John Kelly’s Astonishing Accusation
In the absence of an aide willing to tell the president he can’t break the law, it was inevitable that Trump would commit impeachable acts, claims his former chief of staff.

Accepting the Republican nomination for president three years ago, Donald Trump told delegates in Cleveland, “I alone can fix it.”
John Kelly, Trump’s former White House chief of staff, offered an alternative on Saturday: Aides alone can fix it.
Speaking at the Washington Examiner’s Sea Island Summit, Kelly took an implicit swipe at his embattled successor, Mick Mulvaney, by recounting a warning he said he offered the president as he left the job.
“I said, ‘Whatever you do’—and we were still in the process of trying to find someone to take my place—I said, ‘Whatever you do, don’t hire a yes-man, someone who won’t tell you the truth. Don’t do that. Because if you do, I believe you will be impeached,’” Kelly said. He said he has “second thoughts” about his resignation in December. “It pains me to see what’s going on, because I believe if I was still there, or someone like me was there, he would not be kind of all over the place.”
The comments are noteworthy not only because Kelly has been mostly quiet since leaving the White House. Kelly’s premise is that without aides who are willing to stand in his way, the president of the United States will break the law and abuse his power, and will ask his aides to break the law.
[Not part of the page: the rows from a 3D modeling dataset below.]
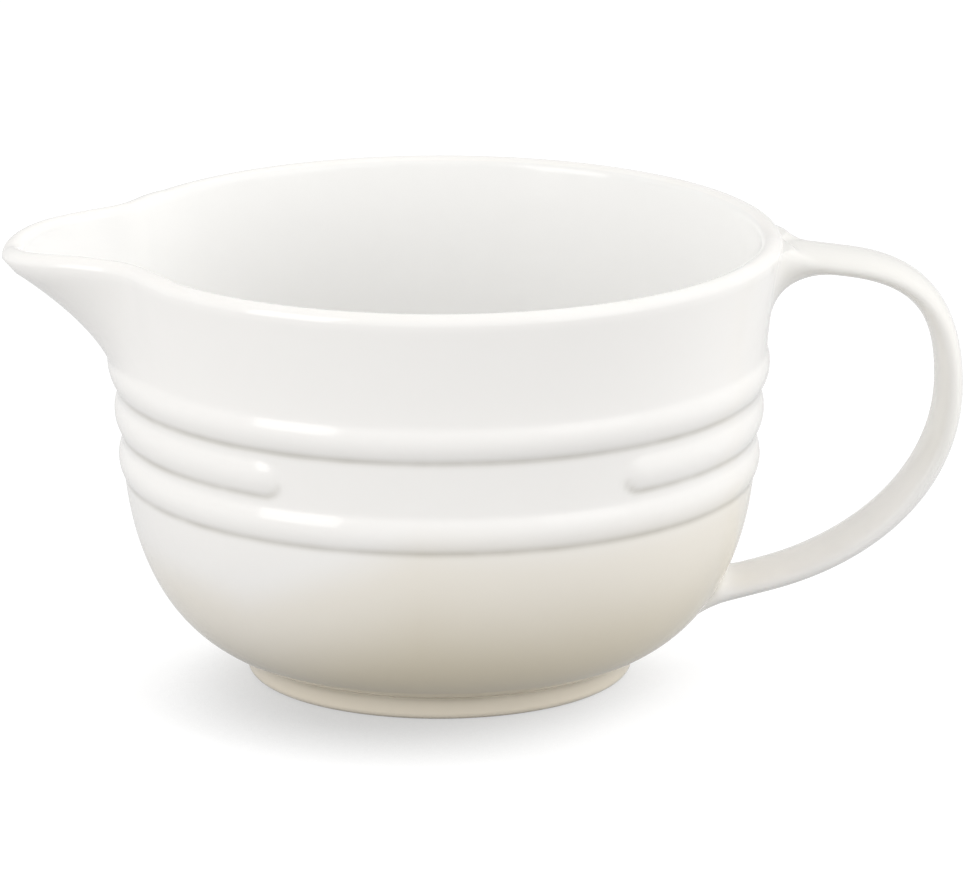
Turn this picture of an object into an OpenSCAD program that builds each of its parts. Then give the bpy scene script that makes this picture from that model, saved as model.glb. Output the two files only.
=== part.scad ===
// Stoneware batter bowl with a pouring spout and a strap handle.
// The origin is the middle of the ring that the bowl stands on. The handle is on +X, the
// spout on -X, and the flat panel in the middle band faces -Y.

/* [Bowl] */
// Height from the table to the top of the rim
bowl_h = 134; // [124:1:150]
// Radius of the rim, to the middle of its thickness
rim_r = 99; // [96:1:104]
// Thickness of the rounded rim
lip_t = 6.4; // [5:0.2:8]
// Thickness of the wall under the rim
wall_t = 6; // [4.5:0.1:7]
// How far the belly's widest circle lies inside the rim's middle circle
belly_in = 4.4; // [2:0.2:8]
// Height above the table where the belly's curve would close, inside the foot
belly_low_z = 2.7; // [1:0.1:4]
// Thickness of the floor
floor_t = 5.5; // [4.5:0.5:8]

/* [Bands] */
// Depth of the lowest band's lower edge below the top of the rim
bands_depth = 72.5; // [68:0.5:78]
// How far the belly's widest level lies above the lowest band's lower edge
belly_above = 10; // [5:0.5:14]
// Height from the lowest band's lower edge to the middle band's
low_band_h = 13.5; // [12:0.5:15]
// Height from the middle band's lower edge to the top band's
middle_band_h = 14.1; // [12:0.1:15]
// Height of the top band
top_band_h = 10; // [9:0.1:12]
// Height of the plain strip between one band and the next
band_gap = 3.4; // [2:0.1:5]
// How far each band bulges from the line between its edges
band_proud = 1.5; // [0.8:0.1:2.2]
// How far the rim flares out beyond the wall where it leaves the top band
wall_flare = 4.4; // [2:0.1:6]
// Half of the angle that the flat panel takes out of the middle band, in degrees
panel_half_angle = 35; // [20:1:60]

/* [Foot] */
// Outer radius of the foot ring at the table
foot_r = 57.8; // [50:0.2:59]
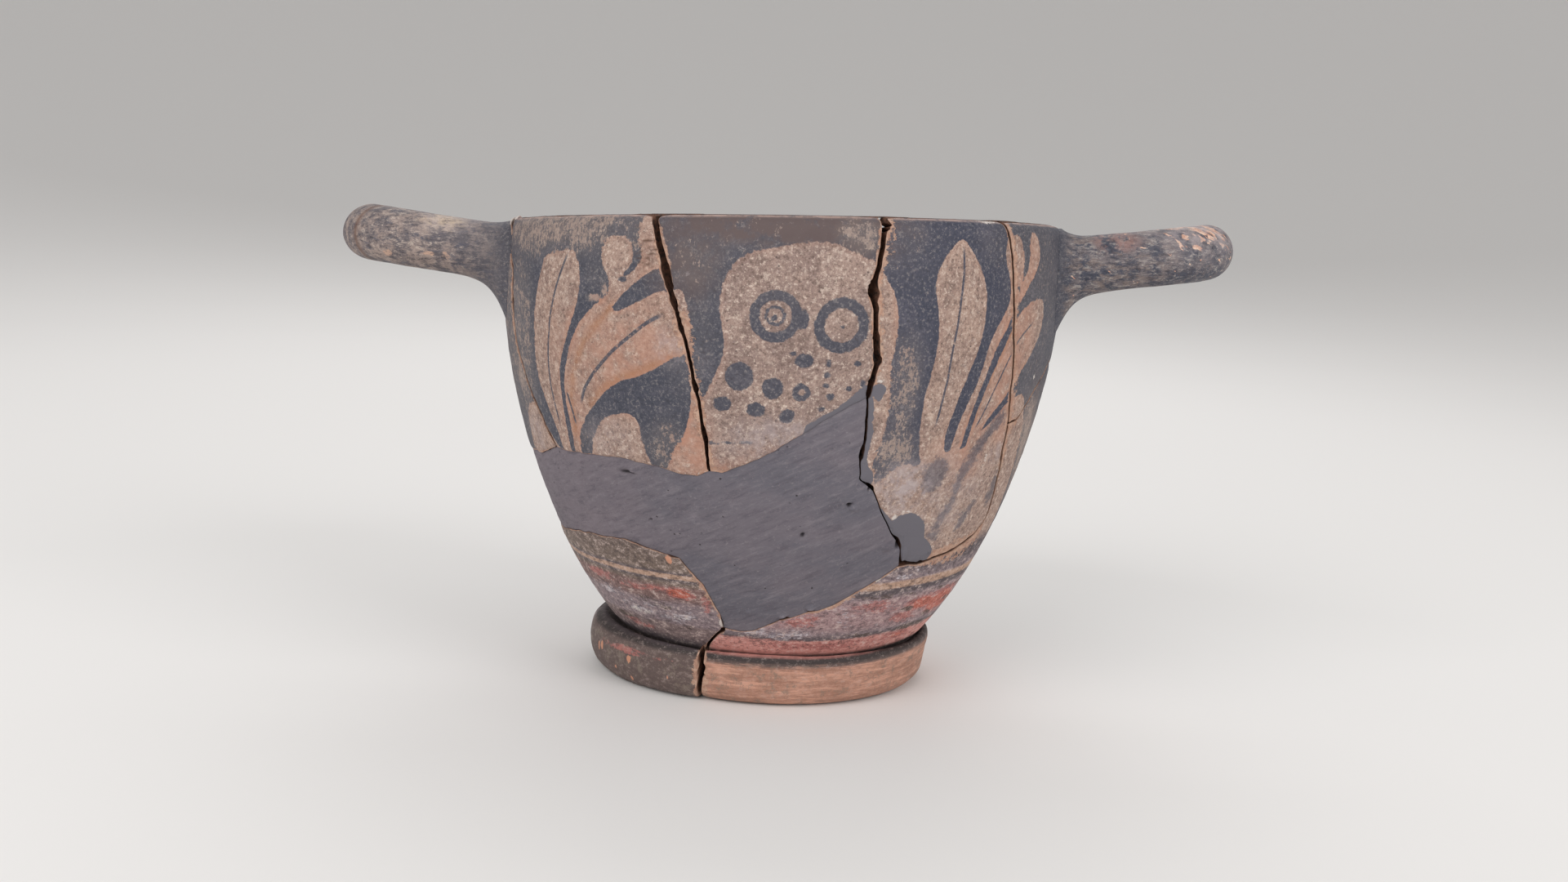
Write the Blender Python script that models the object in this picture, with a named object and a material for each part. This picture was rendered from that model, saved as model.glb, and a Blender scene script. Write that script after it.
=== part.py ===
"""A red-figure skyphos mended from seven sherds and a grey fill, in metres, +Z up, standing on its foot.

The wall is first drawn as a flat disc, the middle of the floor at its centre and the rim at its edge.
The disc is cut along the cracks, and each cut piece is then turned up into the bowl.
"""

import math

import bmesh
import bpy
import numpy as np
from mathutils import Matrix

# Body
HEIGHT = 0.0826
RIM_RADIUS = 0.0500
LOWER_SWELL_RADIUS = 0.0441
UPPER_SWELL_RADIUS = 0.0536
LOWER_SWELL_SHARE = 0.236
UPPER_SWELL_SHARE = 0.737
WAIST_RADIUS = 0.0280
WAIST_HEIGHT = 0.0083
RIM_WALL = 0.0034
WAIST_WALL = 0.0050
LIP_DEPTH = 0.0016
LIP_FLAT = 0.0003
FLOOR_THICKNESS = 0.0050

# Foot
FOOT_TOP_RADIUS = 0.0308
FOOT_TAPER = 0.0017
FOOT_TOP_HEIGHT = 0.0093
FOOT_EDGE_ROUND = 0.0024
REST_WIDTH = 0.0046
RECESS_DEPTH = 0.0045
RECESS_SLOPE = 0.0016

# The left part of the foot was set back proud of the right part, and keeps its rounded face
PROUD_RADIUS = 0.0299
PROUD_BULGE = 0.0034
PROUD_HALF_HEIGHT = 0.0049
PROUD_STEP = 0.0007

# Handles
LEFT_HANDLE_ROD = 0.0104
RIGHT_HANDLE_ROD = 0.0096
HANDLE_SPREAD = 0.0255
LEFT_HANDLE_REACH = 0.0807
RIGHT_HANDLE_REACH = 0.0818
LEFT_HANDLE_DROP = 0.0062
LEFT_HANDLE_RISE = 0.0038
RIGHT_HANDLE_DROP = 0.0069
RIGHT_HANDLE_RISE = 0.0030
ROOT_SPREAD = 0.0005
ROOT_SKIRT = 0.0066
ROOT_FADE = 0.0019
ROOT_BELOW_RIM = 0.0004
ROOT_GRIP = 0.0018

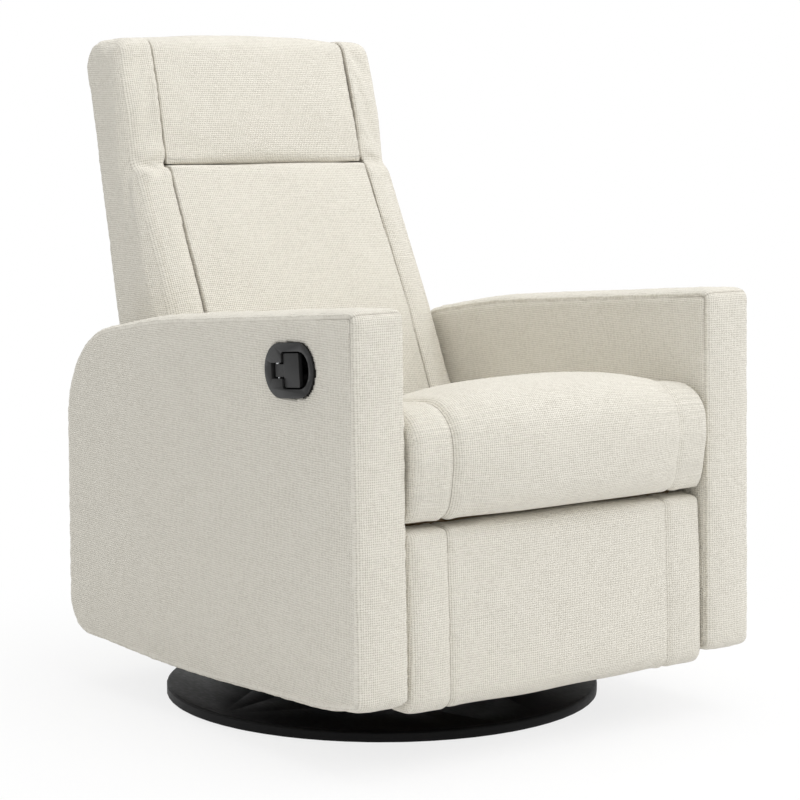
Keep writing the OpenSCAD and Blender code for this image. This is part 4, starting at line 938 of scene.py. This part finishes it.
def makeRearCover(settings):
    low, share = back["lowHeight"], settings["share"]
    shoulder, toe = back["top"] - back["shoulderDrop"], back["top"] - settings["toeDrop"]
    toeDepth, edge = back["rearDepth"] - settings["toeIn"], settings["edge"]
    ledge, ledgeRadius = settings["stepHeight"], settings["stepRadius"]
    corners = [
        (backRear(low, settings["depth"]), low, settings["frontRadius"], share, share),
        (back["rearLow"] + back["rearPuff"], low, settings["rearRadius"], share, share),
        (back["shoulderPlace"] + back["rearPuff"], shoulder, back["shoulderRadius"],
         share, share),
        (backRear(toe, toeDepth), toe, settings["toeRadius"], share, share),
        (backRear(ledge, toeDepth), ledge, ledgeRadius, 0, 0),
        (backRear(ledge, settings["depth"]), ledge, ledgeRadius, 0, 0),
    ]
    outline = roundedOutline(corners)
    side = back["seamPlace"] - settings["sideIn"] - edge
    half = [(side * k / 4, settings["slack"]) for k in range(5)]
    half += edgeLayers(side, settings["slack"], edge)

    def free(rest, normal):
        x = np.abs(rest[:, 0]) / backShare(rest[:, 2])
        side = step(back["seamPlace"] - x, *settings["openFrom"])
        behind = normal[:, 1] > settings["rearFacing"]
        return side * behind * step(rest[:, 2], *settings["openAbove"])

    mesh = loftMesh("backCover", outline, mirroredLayers(half), backTaper)
    piece = softForm("backCover", mesh, back["voxel"], settings["swell"], free)
    return {"piece": piece, "outline": outline}


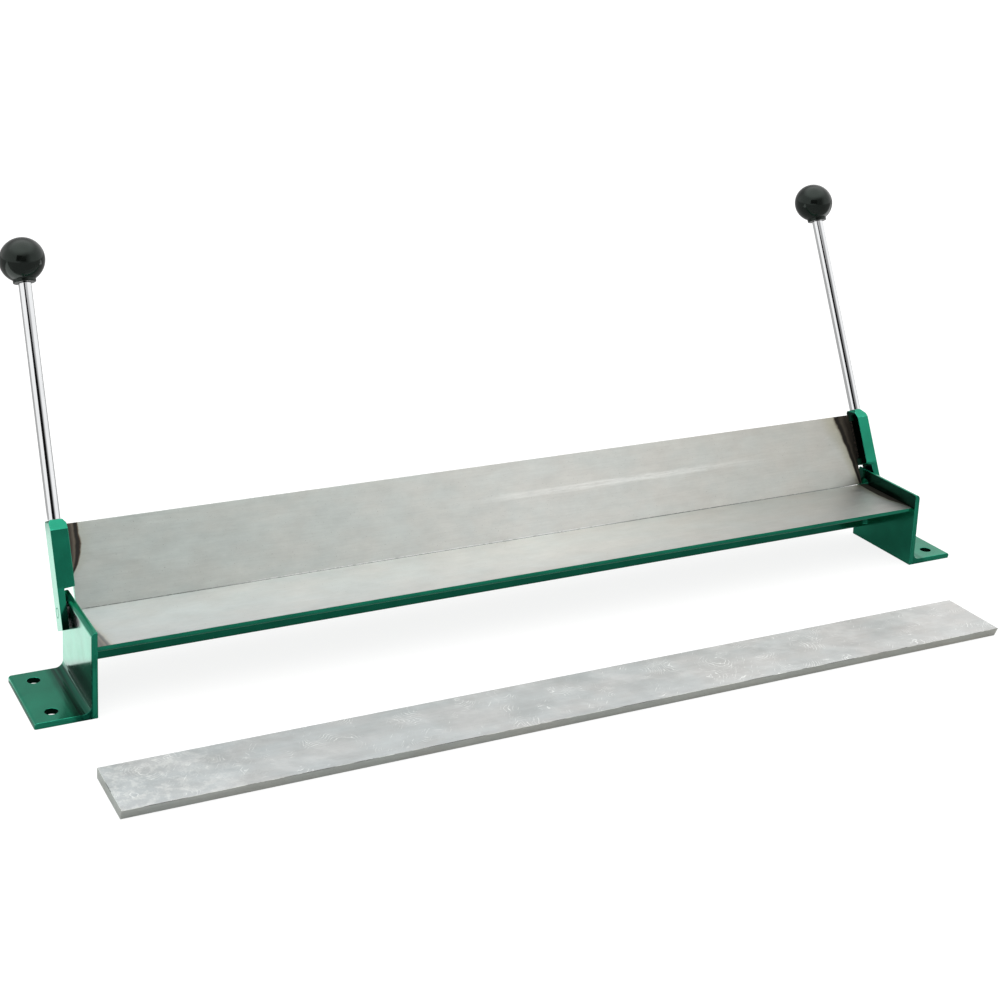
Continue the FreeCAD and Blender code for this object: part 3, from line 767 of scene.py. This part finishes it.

This is an impression that is confirmed elsewhere. A new book by a speechwriter for former Defense Secretary James Mattis reportedly recounts that Trump instructed Mattis to “screw Amazon” out of a lucrative contract, because he was angry at coverage in The Washington Post, which is owned by Amazon CEO Jeff Bezos. Special Counsel Robert Mueller’s investigation found that Trump tried to persuade aides to lie and obstruct justice. And of course, the current impeachment investigation has turned up a growing pile of evidence that Trump directed subordinates to extract a quid pro quo from Ukraine, and may have illegally withheld military aid.
Aides have long treated the president like a child, unable to control his whims and in need of tutoring. Supporters have tended to put this a different way, arguing that Trump’s flaws should be forgiven because he is “not a politician.” These claims of ignorance no longer hold water. After nearly three years as president, he is no longer an outsider, and as the nation’s top executive-branch officer, Trump can be expected to understand the law and follow it. Yet Kelly is plain: Without someone to stop him, the president will commit impeachable offenses.
Whether leaving was really up to Kelly, or whether it would have mattered if he had stayed, is up for debate. First, by the time Kelly left, he was reportedly not on speaking terms with Trump. (Perhaps this explains why his advice went unheeded or unheard; the president denied in a statement that Kelly ever said it.) Moreover, the idea that Kelly succeeded at keeping Trump in line is self-serving but absurd—congressional committees may stay busy for years investigating matters that took place on his watch. And Kelly was ideologically in sync with Trump on many issues, diverging largely on execution and style.
But the Kelly era at the White House was placid only by comparison to the unprecedented chaos of the Reince Priebus period. The president remained capricious and reckless, and he engaged in extensive, uncharged obstruction of justice. It is remarkable that at this late stage in the president’s term, some people still believe that he can be controlled or cajoled into running an orderly, law-abiding government, or that unelected aides are the proper stewards.
Nonetheless, Kelly’s warnings about the president surrounding himself with sycophants were dramatically illustrated by the White House’s response. “I worked with John Kelly, and he was totally unequipped to handle the genius of our great president,” Press Secretary Stephanie Grisham said in a statement that must have sounded better and more rational in her head than it did on the page. If some Trump lieutenants are convinced that the president is bound to break the law, others loudly insist that he is infallible.
Neither view is encouraging. Americans should expect that their president can withstand criticism and scrutiny, but they also can’t place their hopes for rule of law in unelected staffers restraining the duly elected president. A president who can’t be trusted not to commit impeachable offenses on his own is a president who can’t be trusted to be president.